The EU Artificial Intelligence Act entered into force in August 2024. Its prohibitions on certain AI practices became applicable from February 2025. Article 4, requiring organisations to ensure that staff deploying AI systems have adequate AI literacy, became applicable at the same time. The obligations that most organisations consider the real AI Act — the requirements applying to high-risk AI systems — were scheduled to become applicable in August 2026.

They will be delayed. The European Commission's Digital Omnibus proposal included a proposal to push the high-risk AI system requirements back to December 2027 at the earliest — conditional on the availability of harmonised standards and implementation guidance. This is not an abandonment of the framework. It is an acknowledgement that the technical standards organisations need do not yet exist.

A delay to the high-risk AI system requirements is not a reprieve. It is additional time that organisations which are already behind will waste — and which organisations already investing in compliance will use to build competitive advantage.

What is already in force

The prohibitions are in force. Organisations deploying AI systems that manipulate individuals through subliminal techniques, exploit vulnerabilities based on age or disability, score individuals based on social behaviour, or conduct real-time remote biometric identification in publicly accessible spaces are already in breach of the Act. Fines reach up to thirty-five million euros or seven percent of global annual turnover for prohibited practices.

The Article 4 AI literacy requirement is in force. Organisations must ensure that staff involved in deploying AI systems possess sufficient AI literacy to understand and work with those systems at the level required by their role. This is a targeted, role-specific requirement that must be documented — not a generic digital skills obligation.

The obligations on providers and deployers of general purpose AI models with systemic risk are also in force. When you procure a GPAI model from a provider subject to the Act, your provider must give you documentation, transparency, and oversight mechanisms. Reviewing AI vendor contracts for compliance with these provisions should be a current priority.

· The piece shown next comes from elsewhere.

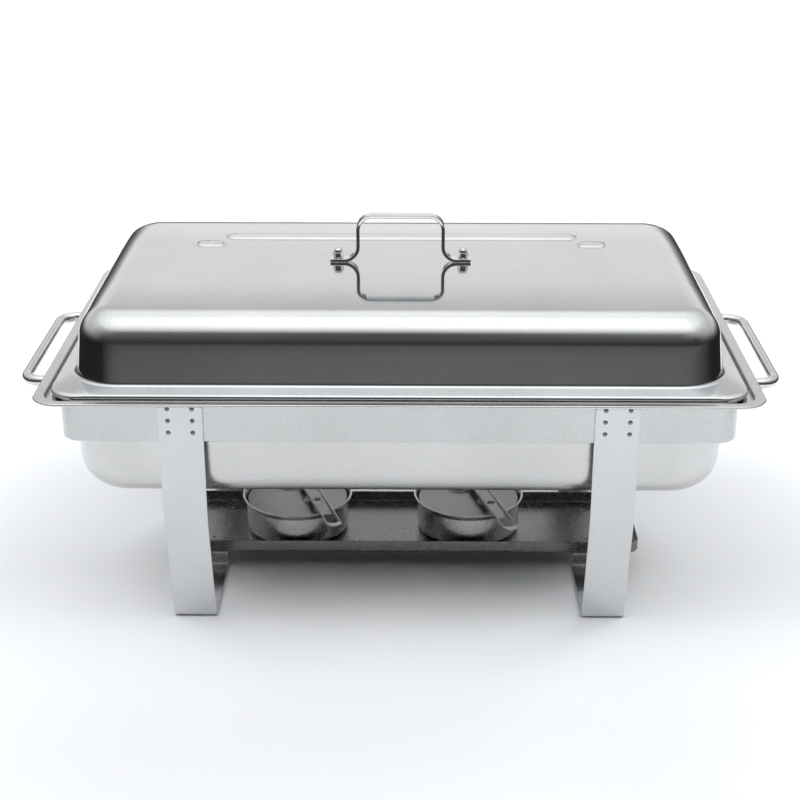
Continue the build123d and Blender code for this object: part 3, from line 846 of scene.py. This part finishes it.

High-risk AI: what the delayed obligations require

The high-risk AI system framework applies to AI in eight categories: biometric identification, critical infrastructure, education, employment, access to essential services, law enforcement, migration, and administration of justice.

For high-risk AI systems, providers must implement a risk management system covering the entire lifecycle, establish data governance practices, prepare technical documentation, implement automatic logging, ensure transparency for deployers, enable human oversight by design, and — where applicable — register the system in the EU AI database and undergo conformity assessment.

Deployers have their own obligations: conduct fundamental rights impact assessments, implement human oversight, monitor the system in operation, report serious incidents, and inform affected individuals of AI use where required. These are not administrative requirements — they require genuine operational infrastructure and designated human accountability.

What boards still do not understand

The most common board-level misconception is that the EU AI Act is primarily a compliance issue, to be delegated to the legal function and managed as a cost centre. This is incorrect in a way that creates material governance risk.

The Act creates board-level accountability directly. The requirement for human oversight of high-risk AI systems must be operationally effective — not performed through a policy document that no one reads. Governance theatre — a tick-box human review that rubber-stamps AI outputs without genuine scrutiny — does not satisfy the Act and will not satisfy an enforcement authority.

The EU AI Act does not ask boards to understand the mathematics of neural networks. It asks them to demonstrate that their organisation exercises genuine human judgment at points where AI affects people's lives. That is a governance question, not a technical one.

The second board-level issue is incident reporting. For organisations with high-risk AI systems in multiple EU member states, identifying the relevant authority, establishing internal incident detection and reporting workflows, and ensuring incidents are reported within the required timescales requires infrastructure that most organisations do not currently have.

The third issue is supply chain due diligence. Most organisations procure AI from third parties. The Act creates obligations that flow through this supply chain, and deployers cannot simply rely on their AI vendors' assurances. Existing AI procurement contracts should be reviewed and renegotiated where necessary.

The competitive reality

The organisations investing in EU AI Act compliance now are developing governance infrastructure — risk management systems, documentation practices, human oversight mechanisms — that will be required by any mature AI governance framework. They are also developing the institutional knowledge needed to deploy AI responsibly in high-stakes domains.

The EU AI Act is the most significant AI governance development in global regulatory history. The organisations that understand it most clearly and build governance frameworks that genuinely satisfy its requirements will be the organisations best positioned to deploy AI in the domains where it creates the most value — because they will have demonstrated that their deployment practices can be trusted.